За последние месяцы маминой жизни между нею и мною начали складываться какие–то совсем новые отношения. Предчувствуя близость смерти, мама все нежней, все ревнивей относилась ко мне. Но несмотря на эту растущую любовь, она все ощутимее отходила от того пятидесятисемилетнего человека, которым я жил рядом с ней, и все горячее привязывалась к тому мальчику, студенту–подростку Феденьке, которого она постоянно искала, но, как ей казалось, все реже находила во мне. Иной раз в разговорах с нею я с болью чувствовал, что она скорбит о том, даже сетует на меня за то, что вот я вырос, что изменил свой внешний облик и свой внутренний мир. В такие минуты она даже и мне могла говорить вещи, в которых потом горько каялась.

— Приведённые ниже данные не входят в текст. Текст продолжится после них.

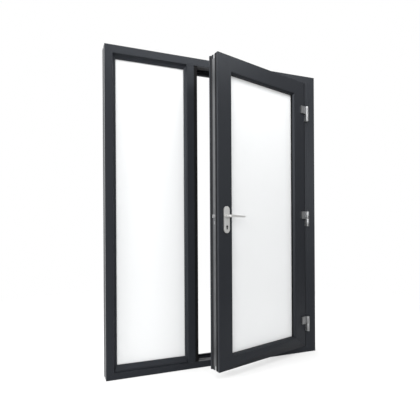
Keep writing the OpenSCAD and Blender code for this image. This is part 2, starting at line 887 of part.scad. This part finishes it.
module latch_bolt() {
    z0 = spindle_h - bolt_h / 2;
    z1 = spindle_h + bolt_h / 2;
    x0 = leaf_x0 + body_in - latch_throw;
    y0 = lock_y - bolt_t / 2;
    color([0.75, 0.76, 0.77]) on_leaf() union() {
        translate([0, 0, z0]) linear_extrude(bolt_h) polygon([
            [x0, y0 + bolt_t], [x0, y0 + bolt_t - 2], [x0 + latch_throw, y0], [x0 + latch_throw + 6, y0],
            [x0 + latch_throw + 6, y0 + bolt_t]
        ]);
        block([x0 + latch_throw + 6 - eps, y0 + 1, z0 + 5],
            [handle_x - 12 - latch_throw, y0 + bolt_t - 1, z1 - 5]);
    }
}

dead_bolt_l = 42;

module dead_bolt() {
    x0 = leaf_x0 + body_in;
    color([0.75, 0.76, 0.77]) on_leaf()
        block([x0, lock_y - bolt_t / 2, dead_z - bolt_h / 2],
            [x0 + dead_bolt_l, lock_y + bolt_t / 2, dead_z + bolt_h / 2]);
}

module shoot_rod(z0, z1) {
    block([leaf_x0 + body_in + face_t + 0.3, hardware_y + 0.3, z0],
        [leaf_x0 + hardware_in - 0.3, hardware_y + hardware_w - 0.3, z1]);
}

module upper_shoot_bolt() {
    color([0.7, 0.71, 0.72]) on_leaf() shoot_rod(case_z1 + 0.3, leaf_z1 - 3);
}

module lower_shoot_bolt() {
    color([0.7, 0.71, 0.72]) on_leaf() shoot_rod(leaf_z0 + 3, case_z0 - 0.3);
}

plate_t = 8;
cylinder_y0 = -plate_t - 2;
cylinder_y1 = leaf_d + plate_t + 2;

module cylinder_body() {
    color([0.3, 0.3, 0.31]) on_leaf() difference() {
        translate([handle_x, cylinder_y0, cylinder_z]) rotate([-90, 0, 0])
            linear_extrude(cylinder_y1 - cylinder_y0) cylinder_outline(0);
        translate([handle_x, cylinder_y0 - 1, cylinder_z]) rotate([-90, 0, 0])
            cylinder(h = cylinder_y1 - cylinder_y0 + 2, r = plug_r + run);
        block([handle_x - 12, lock_y - slot_w / 2, cylinder_z - 13],
            [handle_x + 12, lock_y + slot_w / 2, cylinder_z + 12]);
    }
}

module cylinder_plug() {
    color([0.12, 0.12, 0.12]) on_leaf() difference() {
        union() {
            translate([handle_x, cylinder_y0, cylinder_z]) rotate([-90, 0, 0])
                cylinder(h = cylinder_y1 - cylinder_y0, r = plug_r);
            translate([handle_x, lock_y - slot_w / 2 + 0.3, cylinder_z]) rotate([-90, 0, 0])
                linear_extrude(slot_w - 0.6) union() {
                    circle(r = 7);
                    translate([-2.5, 0]) square([5, 11.5]);
                }
        }
        for (y = [cylinder_y0 - 1, cylinder_y1 - 21])
            block([handle_x - 0.6, y, cylinder_z - 3.5], [handle_x + 0.6, y + 22, cylinder_z + 3.5]);
    }
}

module lock_follower() {
    color([0.7, 0.71, 0.72]) on_leaf() difference() {
        translate([handle_x, 0, spindle_h]) rotate([-90, 0, 0]) union() {
            translate([0, 0, case_y0]) cylinder(h = case_d, r = 7);
            translate([0, 0, case_in_y0 + 0.3]) cylinder(h = case_in_y1 - case_in_y0 - 0.6, r = 10);
        }
        block([handle_x - square_w / 2, 0, spindle_h - square_w / 2],
            [handle_x + square_w / 2, leaf_d, spindle_h + square_w / 2]);
    }
}

// Screws between the two handle plates
module plate_screws(grow) {
    for (z = [plate_z0 + 11, plate_z1 - 11])
        translate([handle_x, -plate_t, z]) rotate([-90, 0, 0]) union() {
            cylinder(h = leaf_d + 2 * plate_t, r = 2.4 + grow);
            cylinder(h = 2.4, r = 4.4 + grow);
        }
}

// One handle plate between depths y0 and y1
module handle_plate(y0, y1) {
    r = plate_w / 2;
    difference() {
        union() {
            for (z = [plate_z0 + r, plate_z1 - r])
                translate([handle_x, y0, z]) rotate([-90, 0, 0]) cylinder(h = y1 - y0, r = r);
            block([handle_x - r, y0, plate_z0 + r], [handle_x + r, y1, plate_z1 - r]);
        }
        translate([handle_x, y0 - 1, spindle_h]) rotate([-90, 0, 0])
            cylinder(h = y1 - y0 + 2, r = neck_r + run);
        translate([handle_x, y0 - 1, cylinder_z]) rotate([-90, 0, 0])
            linear_extrude(y1 - y0 + 2) cylinder_outline(0.2);
        plate_screws(0.05);
    }
}

module handle_plates() {
    color([0.82, 0.83, 0.83]) on_leaf() {
        handle_plate(-plate_t, 0);
        handle_plate(leaf_d, leaf_d + plate_t);
        plate_screws(0);
    }
}

lever_out = 55;
lever_t = 14;
lever_root_h = 15;
lever_tip_r = 5;
lever_droop = 3;
lever_tip_x = lever_len - lever_tip_r;

// A lever drawn with its plate's face at depth 0 and its bar standing out towards -Y
module lever() {
    union() {
        translate([0, -plate_t, 0]) rotate([-90, 0, 0]) cylinder(h = plate_t - 1, r = neck_r);
        translate([0, -lever_out, 0]) rotate([-90, 0, 0]) cylinder(h = lever_out - plate_t + eps, r = neck_r);
        translate([0, -lever_out + lever_t, 0]) rotate([90, 0, 0]) linear_extrude(lever_t) union() {
            polygon([
                [0, -lever_root_h / 2], [lever_tip_x, -lever_droop - lever_tip_r],
                [lever_tip_x, -lever_droop + lever_tip_r], [0, lever_root_h / 2]
            ]);
            translate([lever_tip_x, -lever_droop]) circle(r = lever_tip_r);
        }
    }
}

module spindle(y0, y1) {
    block([handle_x - square_w / 2 + 0.02, y0, spindle_h - square_w / 2 + 0.02],
        [handle_x + square_w / 2 - 0.02, y1, spindle_h + square_w / 2 - 0.02]);
}

module handle_front_lever() {
    color([0.85, 0.86, 0.86]) on_leaf() union() {
        translate([handle_x, 0, spindle_h]) lever();
        spindle(-1 - eps, leaf_d - 5);
    }
}

module handle_rear_lever() {
    color([0.85, 0.86, 0.86]) on_leaf() difference() {
        translate([handle_x, leaf_d, spindle_h]) mirror([0, 1, 0]) union() {
            lever();
            translate([0, -1 - eps, 0]) rotate([-90, 0, 0]) cylinder(h = 12, r = neck_r - 0.5);
        }
        block([handle_x - square_w / 2, 0, spindle_h - square_w / 2],
            [handle_x + square_w / 2, leaf_d - 4.9, spindle_h + square_w / 2]);
    }
}

module faceplate_screws() {
    color([0.8, 0.8, 0.8]) on_leaf() face_screws_at(0);
}

head_front_profile();
sill_front_profile();
left_jamb_front_profile();
right_jamb_front_profile();
hinge_post_profile();
mullion_front_profile();
head_rear_profile();
sill_rear_profile();
left_jamb_rear_profile();
right_jamb_rear_profile();
mullion_rear_profile();
frame_thermal_bars();
frame_corner_cleats();
mullion_brackets();
mullion_step_seal();
rebate_seal();
fixed_front_pane();
fixed_rear_pane();
fixed_spacer();
fixed_beads();
fixed_front_gasket();
fixed_rear_gasket();
fixed_rear_adapters();
fixed_setting_blocks();
strike_plate();
shoot_bolt_keeps();
hinge_frame_plates();
hinge_pins();
hinge_washers();
leaf_top_rail();
leaf_bottom_rail();
leaf_lock_stile();
leaf_hinge_stile();
leaf_rear_rails();
leaf_rear_stiles();
leaf_thermal_bars();
leaf_corner_cleats();
leaf_lip_seal();
leaf_front_pane();
leaf_rear_pane();
leaf_spacer();
leaf_beads();
leaf_front_gasket();
leaf_rear_gasket();
leaf_setting_blocks();
lock_case();
lock_case_cover();
lock_faceplate();
faceplate_screws();
latch_bolt();
dead_bolt();
upper_shoot_bolt();
lower_shoot_bolt();
cylinder_body();
cylinder_plug();
handle_plates();
handle_front_lever();
handle_rear_lever();
lock_follower();
hinge_flags();
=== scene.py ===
"""Looks for a casement window: coated aluminium profiles, glass units, a silver handle and silver hinges.

Lengths are in metres. +Z is up, +X is to the right and the hinge side faces -Y.
"""

import json
import math

import bpy
from mathutils import Matrix, Vector

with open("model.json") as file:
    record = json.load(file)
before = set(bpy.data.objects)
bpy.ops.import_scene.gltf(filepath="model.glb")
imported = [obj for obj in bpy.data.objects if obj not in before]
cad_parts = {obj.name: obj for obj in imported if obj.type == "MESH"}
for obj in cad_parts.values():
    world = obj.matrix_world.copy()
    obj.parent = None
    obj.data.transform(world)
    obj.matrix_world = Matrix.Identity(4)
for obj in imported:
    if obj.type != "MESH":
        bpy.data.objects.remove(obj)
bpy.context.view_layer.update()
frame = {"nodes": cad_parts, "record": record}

# ---------------------------------------------------------------- camera, floor and light

SENSOR = 36.0
CAMERA_AT = Vector((-1.0884, -2.5393, 0.9463))
CAMERA_YAW = math.radians(21.98)
CAMERA_ROLL = 0.0056
LENS = 33.43
SHIFT_Y = 0.0437

# The light around the object, which the camera itself doesn't see: its level, and where it is brighter
SURROUND_LEVEL = 1.05
SURROUND_TOWARDS = (-0.6, 0.65, 0.5)

# Where each softbox hangs, where it aims, its width and height, and its watts
SOFTBOXES = {
    "front_softbox": ((-2.7, -4.3, 2.3), (0, 0, 1.1), (3.0, 2.0), 104),
    "right_softbox": ((3.4, -4.9, 2.0), (0.3, -0.3, 1.0), (2.6, 2.2), 76),
    "left_softbox": ((-4.5, -0.6, 1.9), (0, -0.1, 1.2), (1.4, 2.6), 130),
    "top_softbox": ((0.3, -0.95, 2.75), (0.3, -0.1, 2.05), (2.2, 0.3), 16),
}

# The floor is a square that fades out between two distances from the object
FLOOR_HALF = 6
FLOOR_OPACITY = 0.45
FADE_START = 1.3
FADE_END = 4.0


def add_camera():
    """A level camera to the left of the window, which looks to the right."""
    ahead = Vector((math.sin(CAMERA_YAW), math.cos(CAMERA_YAW), 0))
    right = Vector((math.cos(CAMERA_YAW), -math.sin(CAMERA_YAW), 0))
    up = Vector((0, 0, 1))
    side = right * math.cos(CAMERA_ROLL) - up * math.sin(CAMERA_ROLL)
    top = up * math.cos(CAMERA_ROLL) + right * math.sin(CAMERA_ROLL)
    camera = bpy.data.objects.new("camera", bpy.data.cameras.new("camera"))
    camera.matrix_world = Matrix.Translation(CAMERA_AT) @ Matrix((side, top, -ahead)).transposed().to_4x4()
    camera.data.sensor_width = SENSOR
    camera.data.lens = LENS
    camera.data.shift_y = SHIFT_Y
    bpy.context.collection.objects.link(camera)
    bpy.context.scene.camera = camera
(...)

Нет чувства более тяжелого, чем чувство полной беспомощности перед страданиями бесконечно дорогого тебе человека. При всей своей любви, при всем своем жизненном опыте, я ничем не мог помочь маме, а вот пятилетний Феденька, если б он только мог, верхом на палочке, неожиданно вбежать в ее дрезденскую комнату, сразу вылечил бы ее от всех бед.
Недель за шесть до смерти мне удалось уговорить маму пройтись прогуляться: уж очень хорош был осенний день, уж очень давно она не дышала свежим воздухом. По дороге я предложил зайти к соседям, милым людям, которые ей нравились и к которым она до болезни охотно заходила. Хотелось хоть на самое короткое время развлечь ее, снять с ее души постоянно лежащий на ней гнет. К моему удивлению, мама сразу же согласилась.

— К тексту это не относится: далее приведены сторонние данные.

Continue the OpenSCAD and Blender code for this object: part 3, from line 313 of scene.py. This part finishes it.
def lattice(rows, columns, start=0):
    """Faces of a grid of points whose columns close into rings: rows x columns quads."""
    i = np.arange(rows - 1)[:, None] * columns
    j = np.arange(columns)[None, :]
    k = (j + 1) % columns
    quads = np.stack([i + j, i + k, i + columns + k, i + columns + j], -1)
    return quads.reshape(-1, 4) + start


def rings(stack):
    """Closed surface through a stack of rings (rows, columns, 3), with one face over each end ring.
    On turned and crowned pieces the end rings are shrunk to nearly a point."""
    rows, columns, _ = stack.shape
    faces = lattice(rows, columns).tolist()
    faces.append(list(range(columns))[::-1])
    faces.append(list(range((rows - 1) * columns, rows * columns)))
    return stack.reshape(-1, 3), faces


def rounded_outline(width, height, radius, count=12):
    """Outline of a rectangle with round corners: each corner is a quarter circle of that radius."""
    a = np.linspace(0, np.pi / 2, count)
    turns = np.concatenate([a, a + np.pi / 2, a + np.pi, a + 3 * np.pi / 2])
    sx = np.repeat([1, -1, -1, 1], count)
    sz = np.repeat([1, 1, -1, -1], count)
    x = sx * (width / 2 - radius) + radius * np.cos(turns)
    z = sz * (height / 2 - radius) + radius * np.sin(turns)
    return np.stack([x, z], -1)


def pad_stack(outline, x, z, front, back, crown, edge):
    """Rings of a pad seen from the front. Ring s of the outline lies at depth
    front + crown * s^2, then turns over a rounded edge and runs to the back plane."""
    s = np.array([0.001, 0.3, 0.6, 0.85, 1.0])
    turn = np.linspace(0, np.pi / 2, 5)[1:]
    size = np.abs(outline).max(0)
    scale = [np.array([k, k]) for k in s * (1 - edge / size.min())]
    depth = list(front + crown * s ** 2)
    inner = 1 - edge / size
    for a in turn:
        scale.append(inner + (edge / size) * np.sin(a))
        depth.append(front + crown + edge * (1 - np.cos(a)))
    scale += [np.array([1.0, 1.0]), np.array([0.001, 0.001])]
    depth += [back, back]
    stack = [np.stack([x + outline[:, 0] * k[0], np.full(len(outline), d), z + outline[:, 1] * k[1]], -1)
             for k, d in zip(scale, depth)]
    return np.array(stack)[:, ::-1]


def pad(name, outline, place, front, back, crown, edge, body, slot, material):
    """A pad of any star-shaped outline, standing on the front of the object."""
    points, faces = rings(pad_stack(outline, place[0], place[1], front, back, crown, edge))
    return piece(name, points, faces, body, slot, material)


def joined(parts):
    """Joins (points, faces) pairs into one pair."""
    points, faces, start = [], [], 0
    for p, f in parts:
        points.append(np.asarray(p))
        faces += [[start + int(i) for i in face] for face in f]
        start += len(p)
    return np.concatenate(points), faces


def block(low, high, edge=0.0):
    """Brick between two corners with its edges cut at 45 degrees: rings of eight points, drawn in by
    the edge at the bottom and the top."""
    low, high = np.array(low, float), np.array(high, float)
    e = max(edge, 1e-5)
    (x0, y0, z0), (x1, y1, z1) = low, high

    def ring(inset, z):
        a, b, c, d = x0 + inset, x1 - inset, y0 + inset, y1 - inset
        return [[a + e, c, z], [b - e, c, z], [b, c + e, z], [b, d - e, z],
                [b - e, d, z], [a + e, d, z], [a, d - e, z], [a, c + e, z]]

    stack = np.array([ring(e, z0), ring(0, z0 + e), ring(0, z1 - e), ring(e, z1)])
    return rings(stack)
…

При входе в переднюю мы услышали приглушенное радио. Низкий женский голос пел по–французски старинную песенку, очевидно, последний куплет. «Постой, постой, — внезапно оживилась мама, передавая горничной шляпу и перчатки, — это что–то очень, очень знакомое». Войдя в гостиную, она наскоро поздоровалась с хозяйкою дома, очаровательной французской швейцаркой, известной в молодости певицей, и ее мужем, датчанином, и быстро подошла к роялю.
Ее тяжелое, уже омраченное болезнью лицо неожиданно порозовело, скорбная глубина глаз вдруг просветлела и с губ слетела пленительная улыбка. Опустив руки на клавиатуру, как будто в забытье она быстро подобрала аккомпанимент и совершенно очаровательно, игриво и грустно спела, не пропустив ни одного слова, все четыре куплета старинной французской песенки, которую она десятилетней девочкой слышала, взобравшись на дерево у забора Летнего сада, где пела знаменитая французская шансонетка.
Хозяева были в восторге, как от маминого пения, так и от живости, с которой она, после своего неожиданного выступления, рассказывала за чайным столом о своем сиротском детстве, о бесшабашных старших братьях, о старой Москве и особенно почему–то подробно о том потрясающем впечатлении, которое на балу у Сухотиных, во время мазурки (ей шел уже двадцатый год) произвело на всех присутствовавших внезапно пришедшее известие об убийстве Александра Второго.
Провожая нас, хозяева поздравляли меня с очевидно наступившим переломом болезни, с начавшимся выздоровлением. Это было, конечно, большой ошибкой. Признаком выздоровления могло бы быть лишь проявление хотя бы малейшего интереса к настоящему и будущему, а никак не полное погружение в прошлое. Ведь в этом погружении и состояла, личными мамиными свойствами предельно обостренная общебеженская болезнь — ностальгия, особенно опасная у активных политических эмигрантов, не понимающих, что мечтательный вальс «Невозвратное время» не превратим в воинственный марш «Счастливое будущее».